MNUCHIN WRONG: WORSE THAN ’08 PANIC

On 13 March, U.S. Treasury Secretary Steve Mnuchin said, “There is a lot of liquidity” in the markets and that the current financial panic “isn’t like the financial crisis” of 2008.
Perhaps he was referring to the current panic’s cause as being sparked by a virus rather than financial, as it was 12 years ago.
As we have long noted, however, the overvalued equites were ready to slump last August but were pumped up with $7 trillion of Fed money into repo markets from last September to January, that artificially pumped them up.
As far as the market crashing now vs. back in ’08, there are similarities.
In the month after Panic set in on 15 September 2008, the Dow dropped 21.4 percent.
At the end of 13 March last week, the Dow had dropped 21.5 percent in 30 days.
During the Great Recession, the Federal Reserve kept markets working by making cheap money available to banks. In the 30 months from December 2007 into July 2010, the Fed gave the banksters a $29 trillion bailout.
Now, with markets and the economy in collapse, Washington is calling for a stimulus package in the range of 2009’s $800 billion “Recovery Act,” which propelled equity markets to an 11 year bull run, while median household income in American sank to 1999 lows, when adjusted for inflation.
And, since the Fed began their repo injection in September, they have flooded the market with $9.1 trillion in artificial/cheap money, interposing itself between the markets and financial reality – more than half the total amount it made available during the Great Recession in a fifth of the time.
Last Thursday, the central bank promised $1.5 trillion would be available to trading houses just for the last two trading days of the week.
Mnuchin also urged banks to use the “discount window,” a mechanism by which banks can take short-term loans from the Fed when the banks run low on cash.

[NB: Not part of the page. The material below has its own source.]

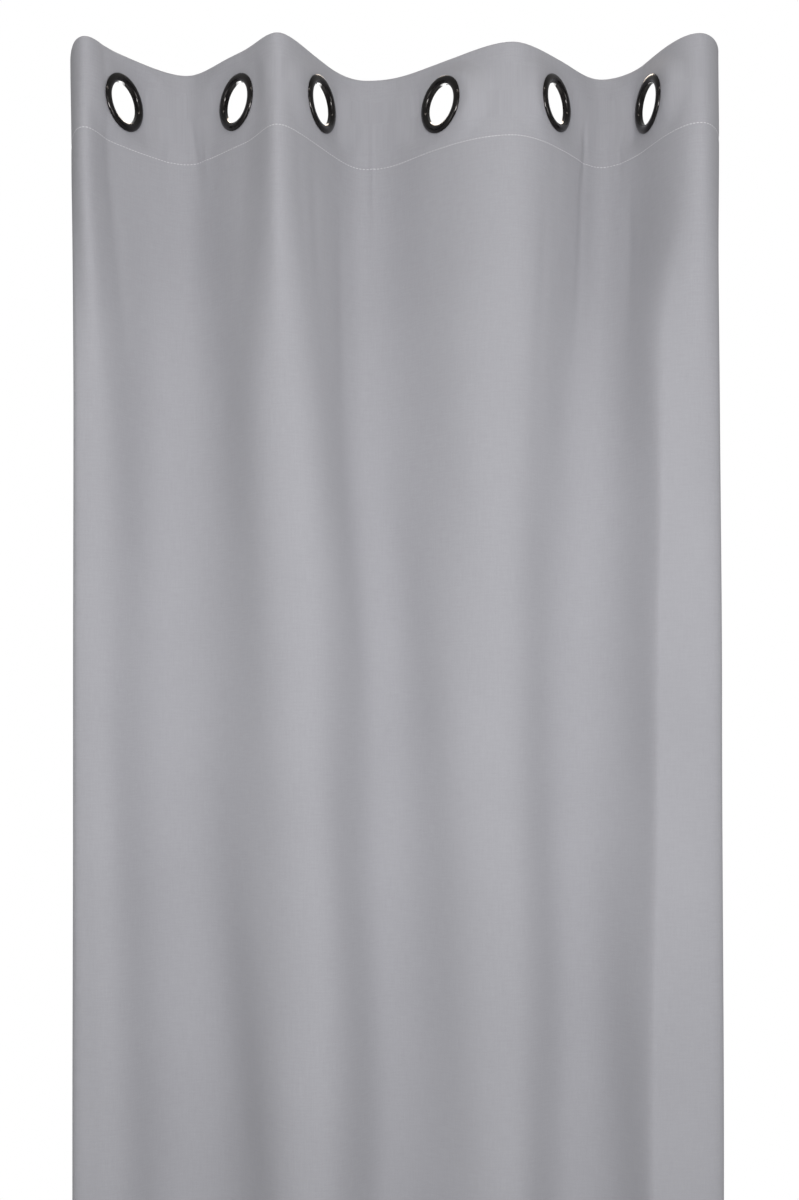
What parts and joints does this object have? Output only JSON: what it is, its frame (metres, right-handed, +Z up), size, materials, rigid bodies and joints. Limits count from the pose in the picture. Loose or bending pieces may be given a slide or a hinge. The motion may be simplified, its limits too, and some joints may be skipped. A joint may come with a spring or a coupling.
{
  "type": "eyelet curtain panel",
  "caption": "Hanging curtain panel of plain woven cloth in soft upright folds, with a stitched double header, metal eyelets for a rod, side and bottom hems; it draws along the rod.",
  "frame": {"origin": "on the curtain rod's axis, midway between the panel's side edges", "axes": "+X along the rod, +Y to the back of the panel, +Z up"},
  "size_m": [0.5599, 0.0852, 2.4],
  "materials": {
    "cloth": "matt plain weave, light cool grey",
    "thread": "pale sewing thread",
    "band": "white non-woven stiffener",
    "eyelet_metal": "polished dark gunmetal plating"
  },
  "bodies": {
    "left_edge": {"cloth_drop_left_edge": "cloth", "header_face_left_edge": "cloth", "header_facing_left_edge": "cloth", "bottom_hem_left_edge": "cloth", "header_stitch_left_edge": "thread", "side_hem_left_edge": "cloth"},
    "fold_1": {"cloth_drop_fold_1": "cloth", "header_face_fold_1": "cloth", "header_facing_fold_1": "cloth", "bottom_hem_fold_1": "cloth", "header_stitch_fold_1": "thread", "header_band_fold_1": "band", "eyelet_ring_1": "eyelet_metal", "eyelet_washer_1": "eyelet_metal"},
    "fold_2": {"cloth_drop_fold_2": "cloth", "header_face_fold_2": "cloth", "header_facing_fold_2": "cloth", "bottom_hem_fold_2": "cloth", "header_stitch_fold_2": "thread", "header_band_fold_2": "band", "eyelet_ring_2": "eyelet_metal", "eyelet_washer_2": "eyelet_metal"},
    "fold_3": {"cloth_drop_fold_3": "cloth", "header_face_fold_3": "cloth", "header_facing_fold_3": "cloth", "bottom_hem_fold_3": "cloth", "header_stitch_fold_3": "thread", "header_band_fold_3": "band", "eyelet_ring_3": "eyelet_metal", "eyelet_washer_3": "eyelet_metal"},
    "fold_4": {"cloth_drop_fold_4": "cloth", "header_face_fold_4": "cloth", "header_facing_fold_4": "cloth", "bottom_hem_fold_4": "cloth", "header_stitch_fold_4": "thread", "header_band_fold_4": "band", "eyelet_ring_4": "eyelet_metal", "eyelet_washer_4": "eyelet_metal"},
    "fold_5": {"cloth_drop_fold_5": "cloth", "header_face_fold_5": "cloth", "header_facing_fold_5": "cloth", "bottom_hem_fold_5": "cloth", "header_stitch_fold_5": "thread", "header_band_fold_5": "band", "eyelet_ring_5": "eyelet_metal", "eyelet_washer_5": "eyelet_metal"},
    "fold_6": {"cloth_drop_fold_6": "cloth", "header_face_fold_6": "cloth", "header_facing_fold_6": "cloth", "bottom_hem_fold_6": "cloth", "header_stitch_fold_6": "thread", "header_band_fold_6": "band", "eyelet_ring_6": "eyelet_metal", "eyelet_washer_6": "eyelet_metal"},
    "right_edge": {"cloth_drop_right_edge": "cloth", "header_face_right_edge": "cloth", "header_facing_right_edge": "cloth", "bottom_hem_right_edge": "cloth", "header_stitch_right_edge": "thread", "side_hem_right_edge": "cloth"}
  },
  "joints": [
    {"name": "gather", "type": "hinge", "parent": "left_edge", "child": "fold_1", "pos_m": [-0.2623, -0.036, 0], "axis": [0, 0, 1], "range_deg": [-12, 26]},
    {"name": "valley_1", "type": "hinge", "parent": "fold_1", "child": "fold_2", "pos_m": [-0.1865, 0.03, 0], "axis": [0, 0, 1], "range_deg": [-52.2, 24.2]},
    {"name": "crest_2", "type": "hinge", "parent": "fold_2", "child": "fold_3", "pos_m": [-0.0988, -0.044, 0], "axis": [0, 0, 1], "range_deg": [-24.2, 52.2]},
    {"name": "valley_2", "type": "hinge", "parent": "fold_3", "child": "fold_4", "pos_m": [-0.0253, 0.035, 0], "axis": [0, 0, 1], "range_deg": [-47, 21.8]},
    {"name": "crest_3", "type": "hinge", "parent": "fold_4", "child": "fold_5", "pos_m": [0.1004, -0.029, 0], "axis": [0, 0, 1], "range_deg": [-21.8, 47]},
    {"name": "valley_3", "type": "hinge", "parent": "fold_5", "child": "fold_6", "pos_m": [0.1855, 0.037, 0], "axis": [0, 0, 1], "range_deg": [-57.4, 26.6]},
    {"name": "crest_4", "type": "hinge", "parent": "fold_6", "child": "right_edge", "pos_m": [0.257, -0.042, 0], "axis": [0, 0, 1], "range_deg": [-14.6, 31.4]}
  ],
  "couplings": [
    {"joint": "valley_1", "follows": "gather", "ratio": -2},
    {"joint": "crest_2", "follows": "gather", "ratio": 2},
    {"joint": "valley_2", "follows": "gather", "ratio": -1.8},
    {"joint": "crest_3", "follows": "gather", "ratio": 1.8},
    {"joint": "valley_3", "follows": "gather", "ratio": -2.2},
    {"joint": "crest_4", "follows": "gather", "ratio": 1.2}
  ]
}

But few banks are going to the discount window. The reason: transactions at the discount window are public record, revealing which banks are short of cash.
In contrast, there is no public record of which banks are taking the Fed’s cheap repo loans.

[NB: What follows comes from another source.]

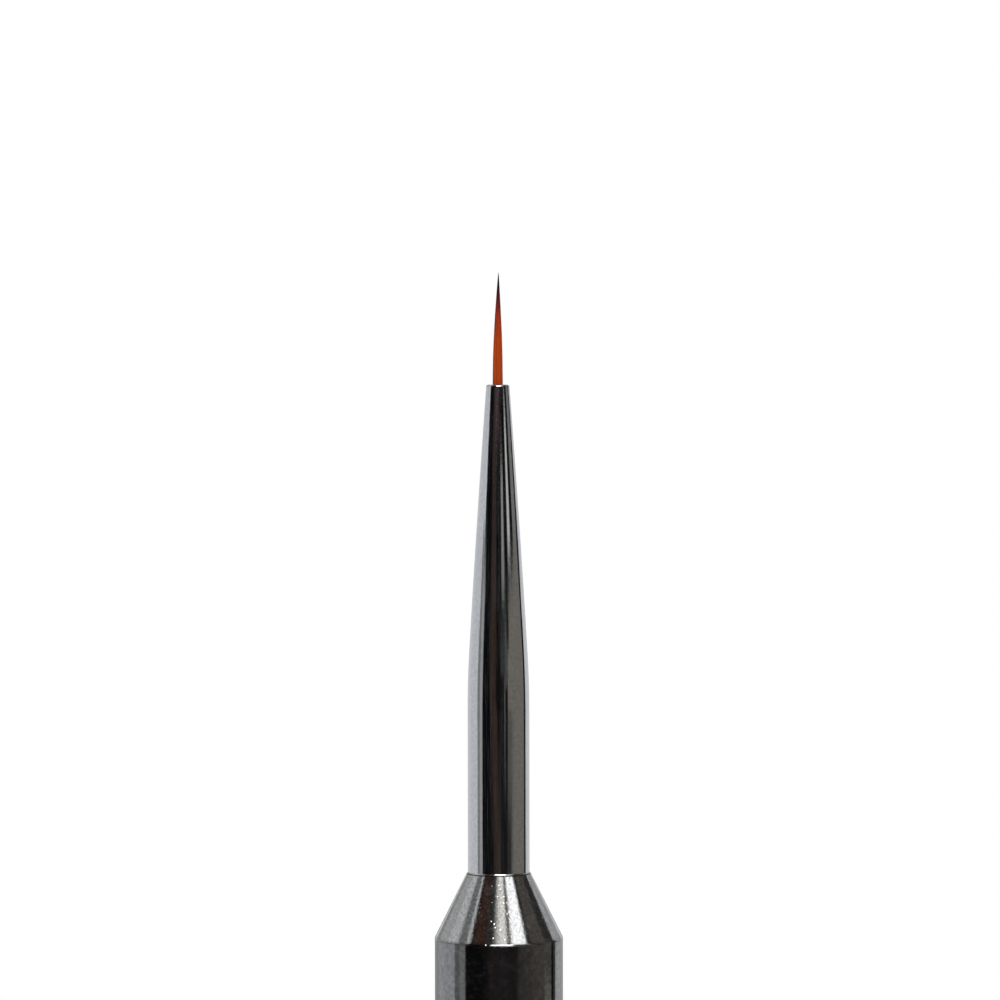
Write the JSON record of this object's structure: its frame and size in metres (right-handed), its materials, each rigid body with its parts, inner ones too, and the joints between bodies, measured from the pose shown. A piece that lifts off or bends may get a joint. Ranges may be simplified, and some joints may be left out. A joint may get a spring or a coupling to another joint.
{
  "type": "fine detail brush",
  "caption": "Round fine-pointed detail brush: a bound filament tuft in a long tapered metal ferrule, on a slim metal handle with a cone nose and a flat tail.",
  "frame": {"origin": "centre of the flat tail face, on the brush's axis", "axes": "+Z along the brush from the tail to the point of the hair; X and Y across it, alike by symmetry; the picture's view looks along +Y with +X to the right"},
  "size_m": [0.01, 0.01, 0.15],
  "materials": {
    "plated_ferrule": "bright nickel-chrome plate on a drawn brass tube, fine draw lines",
    "plated_nose": "bright plate on a turned brass cone, faint turning marks",
    "plated_barrel": "bright plate on a brass tube, polished",
    "plated_tail": "bright plate on a turned brass plug, polished",
    "filament": "tapered synthetic filament, red-brown to a near-black point",
    "binding": "waxed polyester thread",
    "resin": "set epoxy resin, amber",
    "core_wood": "plain turned birch"
  },
  "bodies": {
    "handle": {"tail_plug": "plated_tail", "barrel": "plated_barrel", "core_rod": "core_wood", "nose_cone": "plated_nose", "ferrule": "plated_ferrule", "hair_root": "filament", "root_thread": "binding", "root_resin": "resin", "ferrule_glue_rear": "resin", "ferrule_glue_front": "resin", "nose_glue_rear": "resin", "nose_glue_front": "resin", "tail_glue_rear": "resin", "tail_glue_front": "resin"},
    "tuft": {"hair_tuft": "filament"}
  },
  "joints": [
    {"name": "tuft_flex", "type": "hinge", "parent": "handle", "child": "tuft", "pos_m": [0, 0, 0.1417], "axis": [0, 1, 0], "range_deg": [-40, 40], "stiffness_Nm_per_rad": 0.0002}
  ]
}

If there were, the public might be able to see which banks are in the most trouble from risky loans or market investments that have now tanked and want to take their money out.
Indeed, deep in trouble, yesterday, bank stocks continued their sharp selloff with Citigroup leading the downward charge, diving nearly 20 percent, followed by Morgan Stanley slumping 15.6 percent and Bank of America and JPMorgan Chase each dropping more than 14 percent.
Also, the Trump administration is pressuring Congress to alter portions of the Dodd-Frank financial reform act so the Fed could channel money to large domestic and foreign banks without disclosing the banks or amounts involved.
TRENDPOST: While it was applauded by the media, Washington, and Wall Street that the Federal Reserve would inject $1.5 trillion into the short-term money markets to boost the crashing equity markets, never was it noted that this is anathema to capitalism.
Just as with the “Too Big to Fail” Panic of ’08 scheme that bailed out the failing banks and now the Fed action to bail out Wall Street money junkies, in capitalism, business and investors rise and fall on their own merit.
“By their deeds you shall know them.” Capitalism is dead. Corporatism is alive.
From entrepreneurs to mid-sized businesses, from the store clerks to garage mechanics, the government does not inject pennies into their pocketbooks to keep their business from failing or paying their rent when they are out of work.
TREND FORECAST: The fallout from lock downs and the closing down of businesses, enforced by federal, state, and local governments to fight the coronavirus, will spike unemployment to deep depression levels.
With all of the coronavirus coverage, this is barely being reported by the mainstream media or by the governments whose actions will soon cause millions to be out of work.
Instead politicians, media and the general public cheer government actions and ignore those questioning and criticizing them as ineffective, unrequired, and severely damaging to individuals and the economy.
Bankruptcies and credit card/auto loan delinquencies will skyrocket.